**EXERCISE BRIEF:** Quote, with no changes, the lines that run from the top of the material to the line with "0.3, clearance: 0.3", both included.

---------- COLLECTED MATERIAL

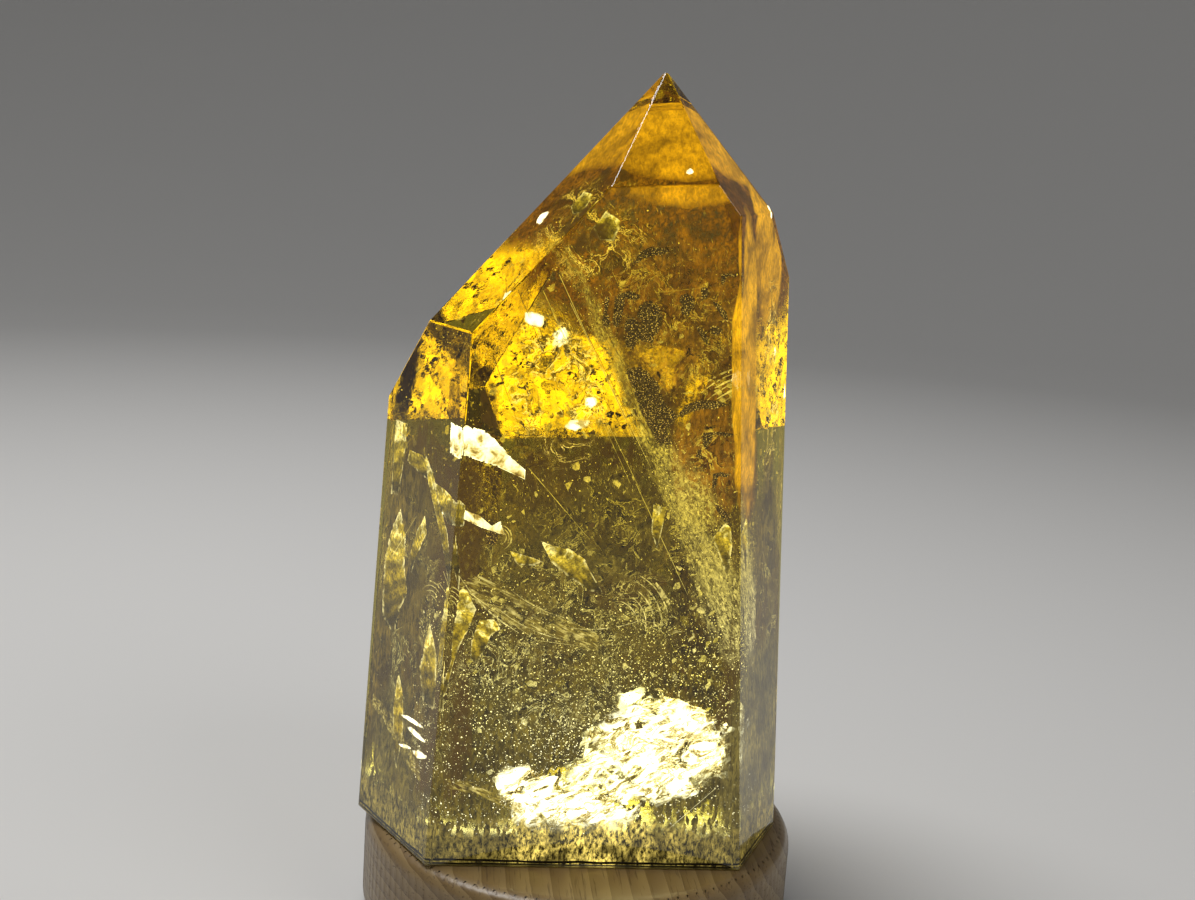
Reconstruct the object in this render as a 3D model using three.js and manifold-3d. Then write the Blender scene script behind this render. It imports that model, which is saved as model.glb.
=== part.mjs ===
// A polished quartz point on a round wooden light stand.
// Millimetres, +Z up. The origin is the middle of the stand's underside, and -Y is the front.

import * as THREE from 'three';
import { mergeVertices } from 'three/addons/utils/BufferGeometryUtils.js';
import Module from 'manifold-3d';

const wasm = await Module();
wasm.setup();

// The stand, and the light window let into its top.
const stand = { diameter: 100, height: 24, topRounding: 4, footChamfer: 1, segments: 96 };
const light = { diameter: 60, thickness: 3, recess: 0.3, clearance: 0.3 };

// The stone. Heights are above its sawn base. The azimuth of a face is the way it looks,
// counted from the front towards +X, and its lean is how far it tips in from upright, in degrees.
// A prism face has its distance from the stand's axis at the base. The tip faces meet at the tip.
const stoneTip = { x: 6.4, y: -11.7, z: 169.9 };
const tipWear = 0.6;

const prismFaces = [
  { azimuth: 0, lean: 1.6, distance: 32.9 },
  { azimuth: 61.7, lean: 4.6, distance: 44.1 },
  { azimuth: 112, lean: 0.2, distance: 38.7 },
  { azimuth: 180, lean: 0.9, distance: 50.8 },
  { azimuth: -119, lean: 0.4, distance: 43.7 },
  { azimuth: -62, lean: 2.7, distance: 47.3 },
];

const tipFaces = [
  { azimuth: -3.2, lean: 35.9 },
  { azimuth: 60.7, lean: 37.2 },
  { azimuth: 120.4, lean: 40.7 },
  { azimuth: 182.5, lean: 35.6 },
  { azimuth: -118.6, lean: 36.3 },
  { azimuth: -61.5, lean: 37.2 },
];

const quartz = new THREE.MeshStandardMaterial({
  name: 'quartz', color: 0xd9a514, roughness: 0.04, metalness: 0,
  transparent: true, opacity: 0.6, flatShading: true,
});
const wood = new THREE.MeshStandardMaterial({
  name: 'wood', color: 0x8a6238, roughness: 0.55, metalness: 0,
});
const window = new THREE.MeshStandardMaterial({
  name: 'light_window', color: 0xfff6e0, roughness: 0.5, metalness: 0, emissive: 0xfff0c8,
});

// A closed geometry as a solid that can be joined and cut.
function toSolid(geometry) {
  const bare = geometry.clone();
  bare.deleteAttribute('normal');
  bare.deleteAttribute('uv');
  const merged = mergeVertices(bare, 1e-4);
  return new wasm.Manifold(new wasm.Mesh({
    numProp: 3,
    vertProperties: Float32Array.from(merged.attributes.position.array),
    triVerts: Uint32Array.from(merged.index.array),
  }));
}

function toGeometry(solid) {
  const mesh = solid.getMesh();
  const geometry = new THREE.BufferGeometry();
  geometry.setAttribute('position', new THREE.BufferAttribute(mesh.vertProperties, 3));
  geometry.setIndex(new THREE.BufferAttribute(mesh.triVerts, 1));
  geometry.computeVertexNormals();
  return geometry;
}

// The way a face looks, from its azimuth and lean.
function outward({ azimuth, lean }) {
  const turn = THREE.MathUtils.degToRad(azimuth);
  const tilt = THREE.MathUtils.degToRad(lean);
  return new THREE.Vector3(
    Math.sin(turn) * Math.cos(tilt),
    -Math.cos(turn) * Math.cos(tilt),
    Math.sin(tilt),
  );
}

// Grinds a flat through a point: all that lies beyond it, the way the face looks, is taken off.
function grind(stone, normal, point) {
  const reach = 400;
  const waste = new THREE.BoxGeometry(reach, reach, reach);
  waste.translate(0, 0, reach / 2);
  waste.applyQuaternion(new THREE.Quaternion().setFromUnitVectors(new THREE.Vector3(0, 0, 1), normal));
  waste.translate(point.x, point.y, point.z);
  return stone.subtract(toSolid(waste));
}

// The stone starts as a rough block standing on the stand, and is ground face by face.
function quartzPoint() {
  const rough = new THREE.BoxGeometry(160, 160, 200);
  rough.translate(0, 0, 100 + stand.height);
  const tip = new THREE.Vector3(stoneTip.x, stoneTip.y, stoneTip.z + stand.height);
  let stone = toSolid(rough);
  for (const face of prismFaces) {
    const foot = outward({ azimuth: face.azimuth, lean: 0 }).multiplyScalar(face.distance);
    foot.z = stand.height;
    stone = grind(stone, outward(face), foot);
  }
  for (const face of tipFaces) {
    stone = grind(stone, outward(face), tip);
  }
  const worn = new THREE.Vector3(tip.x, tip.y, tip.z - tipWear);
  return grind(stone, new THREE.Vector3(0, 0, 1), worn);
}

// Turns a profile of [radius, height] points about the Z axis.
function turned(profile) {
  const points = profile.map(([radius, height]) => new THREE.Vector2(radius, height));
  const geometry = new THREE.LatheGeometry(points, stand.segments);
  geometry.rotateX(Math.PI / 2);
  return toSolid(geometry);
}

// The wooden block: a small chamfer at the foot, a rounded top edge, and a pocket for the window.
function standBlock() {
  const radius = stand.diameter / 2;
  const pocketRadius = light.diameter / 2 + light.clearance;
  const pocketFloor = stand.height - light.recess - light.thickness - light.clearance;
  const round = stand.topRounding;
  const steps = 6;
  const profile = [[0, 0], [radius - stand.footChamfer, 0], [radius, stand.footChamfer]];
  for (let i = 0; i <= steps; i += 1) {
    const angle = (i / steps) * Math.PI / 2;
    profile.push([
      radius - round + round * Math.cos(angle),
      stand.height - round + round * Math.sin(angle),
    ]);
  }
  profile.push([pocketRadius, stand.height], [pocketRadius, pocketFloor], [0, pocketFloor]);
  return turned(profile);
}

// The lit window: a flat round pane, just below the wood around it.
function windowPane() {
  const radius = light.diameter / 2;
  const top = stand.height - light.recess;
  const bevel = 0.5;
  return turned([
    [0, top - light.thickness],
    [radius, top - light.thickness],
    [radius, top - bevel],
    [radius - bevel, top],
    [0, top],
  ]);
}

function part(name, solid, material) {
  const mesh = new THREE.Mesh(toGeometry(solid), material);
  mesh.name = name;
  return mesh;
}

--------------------

**RESULT FOR THIS EXERCISE:**
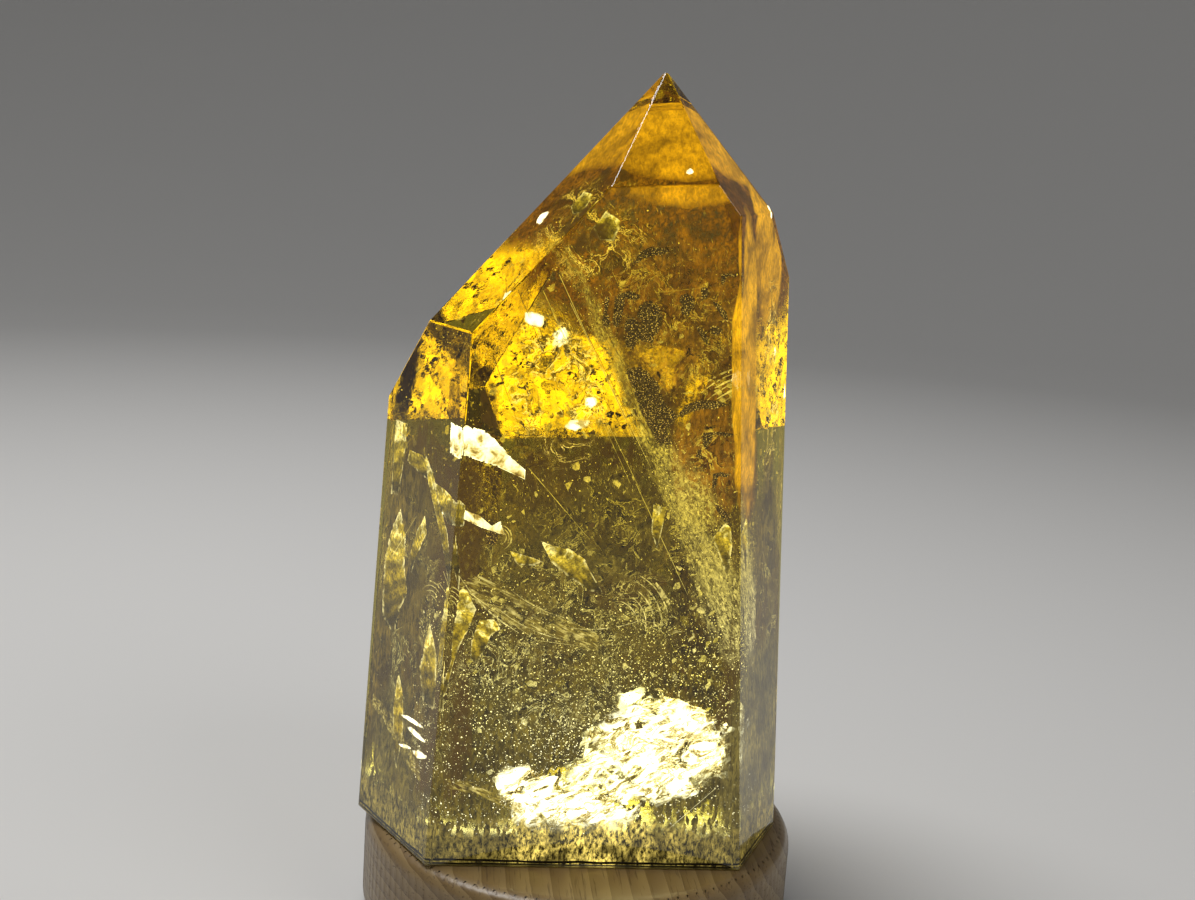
Reconstruct the object in this render as a 3D model using three.js and manifold-3d. Then write the Blender scene script behind this render. It imports that model, which is saved as model.glb.
=== part.mjs ===
// A polished quartz point on a round wooden light stand.
// Millimetres, +Z up. The origin is the middle of the stand's underside, and -Y is the front.

import * as THREE from 'three';
import { mergeVertices } from 'three/addons/utils/BufferGeometryUtils.js';
import Module from 'manifold-3d';

const wasm = await Module();
wasm.setup();

// The stand, and the light window let into its top.
const stand = { diameter: 100, height: 24, topRounding: 4, footChamfer: 1, segments: 96 };
const light = { diameter: 60, thickness: 3, recess: 0.3, clearance: 0.3 };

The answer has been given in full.